Garlic pork bites ingredients
  • 1.5 lb pork tenderloin or chops Cut into 1-inch cubes.
  • 1 tsp garlic powder
  • 1 tsp smoked paprika
  • salt To taste.
  • black pepper To taste.
  • 2 tbsp olive oil
  • 3 tbsp butter
  • 6 cloves garlic Minced.
  • 1 tsp fresh thyme leaves
  • 1 tbsp fresh parsley Chopped.
  • 1 tbsp lemon juice

Equipment

  • 1 cast iron skillet

Method
 

Coat the pork
  1. Toss pork cubes with garlic powder, smoked paprika, salt, and black pepper until evenly coated. Make sure every surface looks speckled and seasoned.
Pan-fry to golden
  1. Heat olive oil in a large cast iron skillet over medium-high heat until shimmering.
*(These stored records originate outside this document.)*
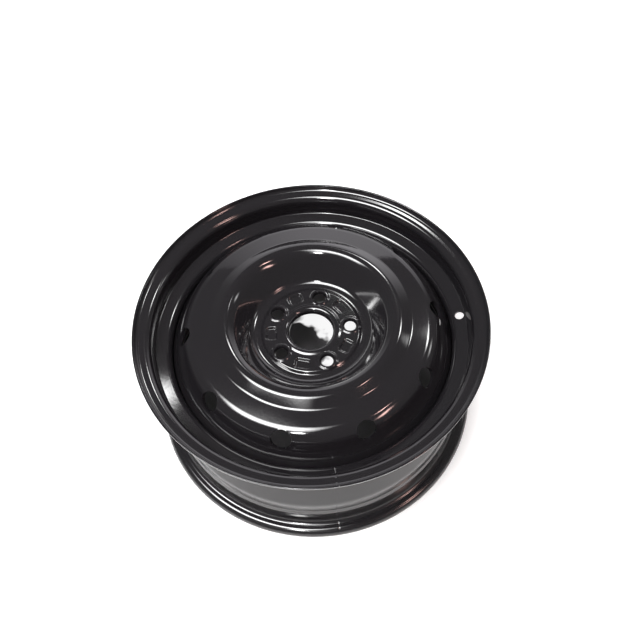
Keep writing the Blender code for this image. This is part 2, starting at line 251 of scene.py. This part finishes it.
def painted_steel():
    """Peel of the black paint, its fine dust, the haze that handling leaves and the duller tyre side.

    The tyre side is the face that looks away from the axle, below the outboard bead seat. All of it is in
    object coordinates, which are metres about the axle.
    """
    group = bpy.data.node_groups.new("black_paint_surface", "ShaderNodeTree")
    group.interface.new_socket("Roughness", in_out="OUTPUT", socket_type="NodeSocketFloat")
    group.interface.new_socket("Coat Roughness", in_out="OUTPUT", socket_type="NodeSocketFloat")
    group.interface.new_socket("Color", in_out="OUTPUT", socket_type="NodeSocketColor")
    group.interface.new_socket("Normal", in_out="OUTPUT", socket_type="NodeSocketVector")
    nodes, links = group.nodes, group.links
    output = nodes.new("NodeGroupOutput")
    coordinates = nodes.new("ShaderNodeTexCoord")
    place = coordinates.outputs["Object"]
    bump = nodes.new("ShaderNodeBump")
    bump.inputs["Strength"].default_value = 0.05
    bump.inputs["Distance"].default_value = 0.0003
    links.new(noise_node(group, place, PEEL_SCALE, 1.0), bump.inputs["Height"])
    haze = noise_node(group, place, HAZE_SCALE, 6.0)
    gloss = range_node(group, haze, 0.35, 0.75, 0.07, 0.15)

    # The tyre side lies about 0.2 m from the axle, so this turns its places into outward unit vectors.
    per_radius = 5.0
    outward = vector_node(group, "MULTIPLY", place, (per_radius, per_radius, 0.0))
    facing = vector_node(group, "DOT_PRODUCT", outward, coordinates.outputs["Normal"])
    height = nodes.new("ShaderNodeSeparateXYZ")
    links.new(place, height.inputs["Vector"])
    below = range_node(group, height.outputs["Z"], TYRE_SIDE_TOP * MM, (TYRE_SIDE_TOP - TYRE_SIDE_FADE) * MM)
    dull = math_node(group, "MULTIPLY", range_node(group, facing, 0.3, 0.6, high=TYRE_SIDE_DULLNESS), below)
    grainy = math_node(group, "MULTIPLY", dull, noise_node(group, place, GRAIN_SCALE))
    links.new(math_node(group, "ADD", COAT_ROUGHNESS, grainy), output.inputs["Coat Roughness"])
    links.new(math_node(group, "ADD", gloss, dull), output.inputs["Roughness"])

    dust = nodes.new("ShaderNodeTexVoronoi")
    dust.inputs["Scale"].default_value = DUST_SCALE
    links.new(place, dust.inputs["Vector"])
    speck = range_node(group, dust.outputs["Distance"], 0.10, 0.04)
    thin = range_node(group, haze, 0.52, 0.72, high=0.35)
    colour = nodes.new("ShaderNodeMix")
    colour.data_type = "RGBA"
    colour.inputs["A"].default_value = PAINT_COLOUR
    colour.inputs["B"].default_value = DUST_COLOUR
    links.new(math_node(group, "MULTIPLY", speck, thin), colour.inputs["Factor"])
    links.new(colour.outputs["Result"], output.inputs["Color"])
    links.new(bump.outputs["Normal"], output.inputs["Normal"])
    return group


def butt_weld():
    """Planed butt weld across the hoop: a shallow dressed groove along one radius, in object coordinates."""
    group = bpy.data.node_groups.new("butt_weld_seam", "ShaderNodeTree")
    group.interface.new_socket("Normal", in_out="INPUT", socket_type="NodeSocketVector")
    group.interface.new_socket("Normal", in_out="OUTPUT", socket_type="NodeSocketVector")
    nodes, links = group.nodes, group.links
    source = nodes.new("NodeGroupInput")
    output = nodes.new("NodeGroupOutput")
    place = nodes.new("ShaderNodeTexCoord").outputs["Object"]
    along = (math.cos(SEAM_AZIMUTH), math.sin(SEAM_AZIMUTH), 0.0)
    across = (-math.sin(SEAM_AZIMUTH), math.cos(SEAM_AZIMUTH), 0.0)
    waver = noise_node(group, place, SEAM_WAVER_SCALE)
    from_line = math_node(group, "MULTIPLY_ADD", waver, SEAM_WAVER * MM,
                          vector_node(group, "DOT_PRODUCT", place, across))
    distance = math_node(group, "ABSOLUTE", from_line)
    this_side = math_node(group, "GREATER_THAN", vector_node(group, "DOT_PRODUCT", place, along),
                          SEAM_START_RADIUS * MM)
    bump = nodes.new("ShaderNodeBump")
    bump.inputs["Distance"].default_value = SEAM_DEPTH * MM
    groove = range_node(group, distance, 0.0, SEAM_HALF_WIDTH * MM, ease="SMOOTHSTEP")
    links.new(groove, bump.inputs["Height"])
    links.new(math_node(group, "MULTIPLY", this_side, SEAM_STRENGTH), bump.inputs["Strength"])
    links.new(source.outputs["Normal"], bump.inputs["Normal"])
    links.new(bump.outputs["Normal"], output.inputs["Normal"])
    return group


def paint(name, surface, seam=None):
    """Gloss black enamel with the surface effects of a node group, over a weld seam where one is given."""
    material = bpy.data.materials.new(name)
    material.use_nodes = True
    nodes, links = material.node_tree.nodes, material.node_tree.links
    shader = nodes["Principled BSDF"]
    shader.inputs["IOR"].default_value = PAINT_IOR
    shader.inputs["Coat Weight"].default_value = 1.0
    shader.inputs["Coat IOR"].default_value = PAINT_IOR
    effects = nodes.new("ShaderNodeGroup")
    effects.node_tree = surface
    links.new(effects.outputs["Color"], shader.inputs["Base Color"])
    links.new(effects.outputs["Roughness"], shader.inputs["Roughness"])
    links.new(effects.outputs["Coat Roughness"], shader.inputs["Coat Roughness"])
    normal = effects.outputs["Normal"]
    if seam:
        weld = nodes.new("ShaderNodeGroup")
        weld.node_tree = seam
        links.new(normal, weld.inputs["Normal"])
        normal = weld.outputs["Normal"]
    links.new(normal, shader.inputs["Normal"])
    links.new(normal, shader.inputs["Coat Normal"])
    return material


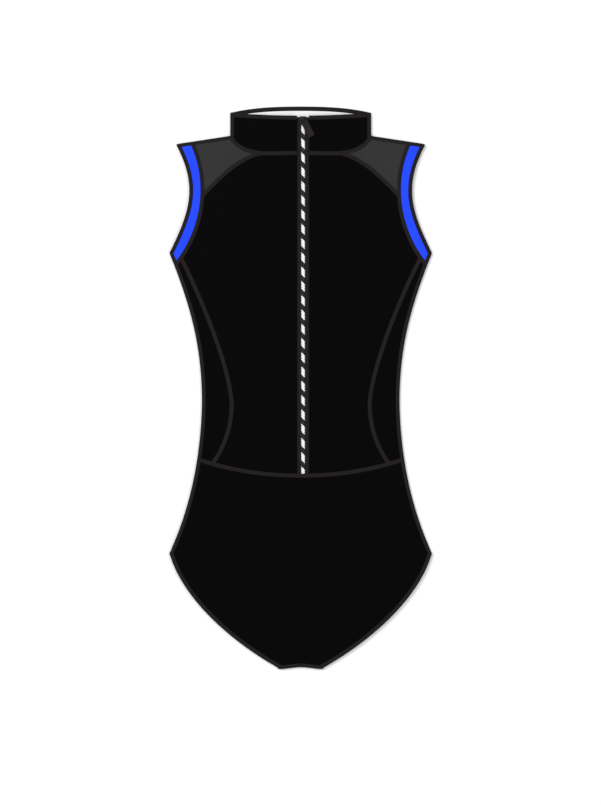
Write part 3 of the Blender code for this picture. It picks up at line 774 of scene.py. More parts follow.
def baked(obj):
    """Turns an object and its modifiers into a plain mesh."""
    evaluated = obj.evaluated_get(bpy.context.evaluated_depsgraph_get())
    mesh = bpy.data.meshes.new_from_object(evaluated)
    obj.modifiers.clear()
    obj.data = mesh
    mesh.shade_smooth()
    mesh.set_sharp_from_angle(angle=SHARP)


def soften(obj, width, clamp=True):
    """Rounds the sharp edges."""
    soft = obj.modifiers.new("Soft edges", "BEVEL")
    soft.width = width * MM
    soft.segments = 2
    soft.limit_method = "ANGLE"
    soft.angle_limit = SHARP
    soft.use_clamp_overlap = clamp


def new_object(name, data):
    obj = bpy.data.objects.new(name, data)
    bpy.context.scene.collection.objects.link(obj)
    return obj


def built(name, bm):
    """An object of what bmesh has made."""
    mesh = bpy.data.meshes.new(name)
    bm.to_mesh(mesh)
    bm.free()
    return new_object(name, mesh)


print("points closer than", round(MERGE / MM, 3), "mm become one")

# %% Sew a piece
RIM_SOFT = 0.3
ACROSS = (0, 2)
ALONG = (1, 2)
ANY_WAY = (0, 1, 2)
made_cloth = []


def longest(rows, axis, directions):
    """The longest of the rows, or of the columns, laid flat: how far it runs in some directions."""
    steps = np.diff(rows, axis=axis)[..., directions]
    return float(np.linalg.norm(steps, axis=2).sum(axis=axis).max())


def triangles(obj):
    return sum(len(p.vertices) - 2 for p in obj.data.polygons)


def sew(node, rows, finish, wall=CLOTH, marked=None,
        runs=(ACROSS, ALONG), clamp=False):
    """A cloth piece that stands for a solid, and says what it was cut from."""
    obj = new_object(f"{node}_cloth", grid_mesh(node, rows, (finish, THREAD), marked))
    area = sum(p.area for p in obj.data.polygons)
    size = [longest(rows, 1, runs[0]) * MM, longest(rows, 0, runs[1]) * MM]
    thick = obj.modifiers.new("Wall", "SOLIDIFY")
    thick.thickness = wall * MM
    thick.offset = -1.0
    thick.use_even_offset = True
    soften(obj, RIM_SOFT, clamp)
    baked(obj)
    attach(obj, BODY)
    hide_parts(node)
    made_cloth.append(obj)
    cut = f"{size[0] / MM:.0f} x {size[1] / MM:.0f} mm, {area * 1e4:.0f} cm2"
    print(f"{obj.name}: cut {cut}, {triangles(obj)} triangles")


# %% [markdown]
# ## Front, side panels and yokes
#
# The front is in two halves beside the zip, and each half is a little different, because the zip lies to one
# side. The side panels turn under at the side seam, and the yokes at the shoulder.

# %% Front pieces


def opening(side):
    return ZIP_HALF_OPENING + side * ZIP_X


def front_sides(side):
    waist = stretch(WAIST_SEAM, at_x(WAIST_SEAM, opening(side)), T_WAIST_PANEL)
    neck = stretch(NECK_FRONT, T_NECK_YOKE, at_x(NECK_FRONT, opening(side)))
    band = stretch(BAND_SEAM, T_BAND_PANEL, T_BAND_YOKE)
    right = [seam(stretch(PANEL_LOWER)[::-1]), seam(stretch(PANEL_UPPER)[::-1]), seam(band)]
    top = [seam(yoke_seam[::-1]), seam(neck)]
    return [seam(waist)], right, top, [free(straight(neck[-1], waist[0]))]


def on_side(side):
    """The height of one half of the front. The right half is worked out as a left one, and mirrored."""
    return lambda plan: front_cloth(plan * np.array([side, 1.0]))


def both_sides(node, make_rows, finish):
    """A piece and its mirror image, each with its own creases."""
    sew(f"{node}_left", make_rows(1), finish)
    sew(f"{node}_right", mirrored(make_rows(-1)), finish)


both_sides("front", lambda side: patch(*front_sides(side), on_side(side)), BLACK)

# %% Side panels and yokes


def side_line(low, high, move):
    y = np.linspace(low, high, STRETCH_POINTS)
    return np.column_stack([side_x(y) - move, y])


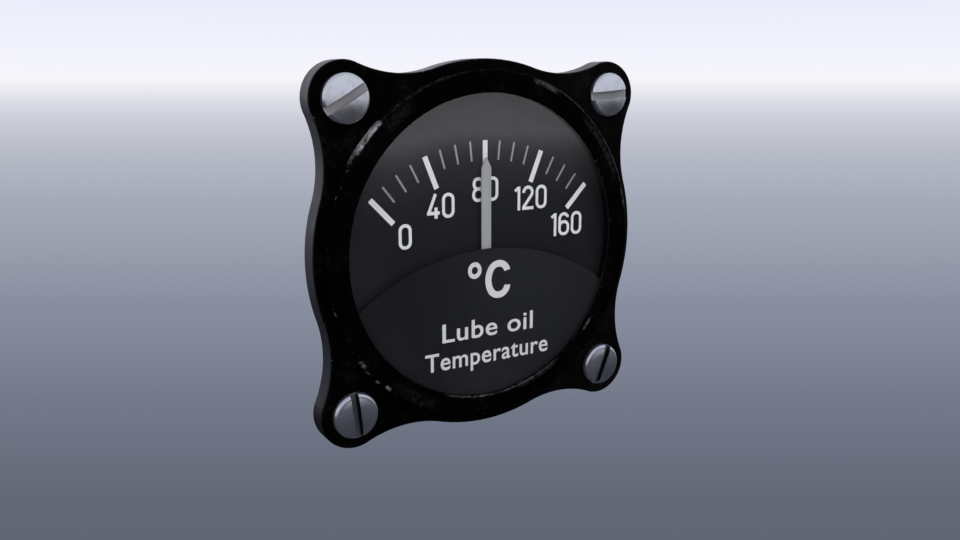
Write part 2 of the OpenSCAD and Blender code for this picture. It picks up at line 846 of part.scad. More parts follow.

The oil should look glossy and actively move in the pan.
  2. Add pork in a single layer without crowding and cook undisturbed for 3–4 minutes until golden. Avoid moving the pieces so they develop a crisp sear.
  3. Flip the pork and cook 2–3 more minutes until golden all over. The edges should be browned and the centers should be cooked through.
Make garlic butter sauce & finish
  1. Push pork to the edges, add butter, garlic, and thyme to the center, and cook for 30 seconds until fragrant. Keep it centered so the garlic toasts without burning.
  2. Toss pork in the garlic butter to coat and cook for 1 more minute. Everything should look glossy and slightly foamy.
  3. Finish with lemon juice and fresh parsley, then serve immediately. The surface should look fresh and bright with a light citrus finish.

Notes

Pro tip: Don’t crowd the skillet—work in one layer so the pork can brown instead of steam. Store leftovers in an airtight container in the refrigerator for up to 3 days; reheat in a skillet over medium heat until warmed through (avoid microwaving for best texture). Freezing isn’t recommended due to texture changes. For a lower-fat swap, use 1.5 tbsp butter instead of 3 tbsp, and add a small splash of olive oil to keep the garlic butter coating glossy.